We have a strict cancellation policy which doesn’t allow cancellation without 24 hours’ notice and at 50% of the cost. The guest had concerns about the Internet and TV, which he just needed to contact us to get access. Instead he went around our backs to Airbnb and then committed fraud by logging in as me and cancelling the reservation. Airbnb sent me a message three days later telling me that our Airbnb host status was in jeopardy due to the cancellation. We want our money back and the cancellation removed. This is not the first time Airbnb has interfered with payments in the past. A guest was looking for a cheaper stay and they refunded the reservation, even though they didn’t give us notice and broke Airbnb rules by having a friend make the reservation and not stay there. Third party reservations are against policy. They took money out of our future reservations to refund them.

Cancellation Policy Defrauds Guests of 50% Payment

I put a question to a host about her apartment directly on the beach in Tavernes de la Valldigna, Valencia, Spain including booking dates. She came back with the answer stating the dates were a little difficult and provided dates that would be better. My dates were still showing as available on her calendar. I was just replying to say those were our only dates when I received two more emails offering a discount if I booked by a certain time that day. The website was showing my dates for the booking and nothing about the dates not being available or “difficult”. I naturally thought she had solved her problem and paid for the dates which were only three weeks away. I then received an email from her saying I had not replied to her email and she was shocked at receiving my booking payment as she had offered alternate dates. When I checked the cancellation policy it said if cancelled more than seven days before booking I would receive 50% of my payment; that’s a good way to fraudulently get money for no work and hassling tenants. If I did not use the refunded money for another booking I would charged a 20% administrative charge for Airbnb to refund it. That is 50% of the total then another 20% of the remaining half… 60% of my money with no booking. Is this fraud, or what?

Is Hurricane Harvey a Sufficient Reason to Cancel?

I’m supposed to go to Austin tomorrow for a work event but unfortunately my flight and several others have been canceled. I informed my host of this and she (after speaking with her husband) said that they won’t be refunding me my $600+ because they already paid for cleaning and lawn services and that I really need to ” understand where we are coming from.”
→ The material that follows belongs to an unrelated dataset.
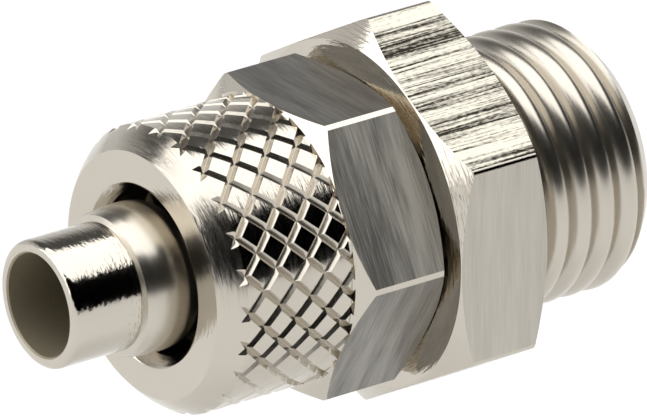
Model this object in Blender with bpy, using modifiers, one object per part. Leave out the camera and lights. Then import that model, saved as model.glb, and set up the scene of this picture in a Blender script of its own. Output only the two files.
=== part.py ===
# Straight threaded hose fitting: a turned body and the knurled union nut that clamps the hose.
# Metres. World +X is the fitting's axis and leaves through the port thread, world +Z is up.
# The origin is on the axis, in the plane of the shoulder that seals on the port.
# Each piece is modelled along its own Z axis, and an empty turns that axis onto world +X.
import math

import bmesh
import bpy
from mathutils import Matrix

# Body hexagon
BODY_HEX_FLATS = 0.0170
BODY_HEX_FACE_DIAMETER = 0.0169
BODY_HEX_LENGTH = 0.0050
BODY_HEX_CHAMFER_DEG = 27.5

# Port thread, parallel pipe thread of 55 degrees, right-handed
PORT_THREAD_DIAMETER = 0.013157
PORT_THREAD_PITCH = 0.001337
PORT_THREAD_DEPTH = 0.000856
PORT_THREAD_LENGTH = 0.0080
PORT_THREAD_FLANK_DEG = 27.5
PORT_ROOT_LAND = 0.00026
PORT_END_CHAMFER = 0.00095
PORT_RELIEF_LENGTH = 0.00120
PORT_RELIEF_EXTRA_DEPTH = 0.00004
PORT_RELIEF_FACE_DEPTH = 0.00008
PORT_SEAL_CLEARANCE = 0.00012
PORT_THREAD_PHASE_DEG = 325.0

# Bores
SPIGOT_BORE_DIAMETER = 0.0050
PORT_BORE_DIAMETER = 0.0080
PORT_BORE_DEPTH = 0.0100
PORT_BORE_CONE_DEG = 59.0
PORT_BORE_CHAMFER = 0.0004

# Hose spigot, with a bulge that grips the hose
SPIGOT_DIAMETER = 0.0062
SPIGOT_LENGTH = 0.0181
SPIGOT_RIM_RADIUS = 0.00030
BULGE_START = 0.00378
BULGE_STEP = 0.00027
BULGE_STEP_LENGTH = 0.00009
BULGE_SHOULDER_DIAMETER = 0.00702
BULGE_SHOULDER_LENGTH = 0.00036
BULGE_DIAMETER = 0.0072
BULGE_RISE_LENGTH = 0.00102
BULGE_FALL_LENGTH = 0.00175
BULGE_FALL_POWER = 4

# Thread of the union nut, drawn plain at its crest
NUT_THREAD_DIAMETER = 0.0119
NUT_THREAD_LENGTH = 0.0046
NUT_THREAD_CHAMFER = 0.00060
NUT_THREAD_RELIEF_LENGTH = 0.0010
NUT_THREAD_RELIEF_DEPTH = 0.00070
NUT_THREAD_CLEARANCE = 0.00015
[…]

I’m sitting here trying to contact Airbnb which is a nightmare as many of you know. I talked to a woman who was obviously from a call center overseas and she was next to useless. I’m super pissed. I feel like this is a friggin’ fraud. I made every attempt to keep my reservation, but there is a literal hurricane barreling down on Texas and this woman has the nerve to say to me “I spoke with Airbnb and they said that since the severe weather isn’t in Austin itself then our original cancellation policy is still in effect, so unfortunately I can’t offer you a refund. ”

Hmmm… okay… here is a quote from the latest news article I read on this storm…

“In all, the storm could dump at least 15 trillion gallons of water on Texas, WeatherBell meteorologist Ryan Maue said. In addition to the Corpus Christi area, near where the storm should make landfall, Harvey ‘has the potential to cause very serious flooding in such highly populated, flood-prone regions as the Austin-San Antonio corridor and the Houston metro area,’ Weather Underground meteorologist Jeff Masters said. Harvey may be the strongest landfall in this area known as the Texas Coastal Bend since infamous Category 3 Hurricane Celia hammered the Corpus Christi area in August 1970 with wind gusts up to 161 mph, the Weather Channel said.”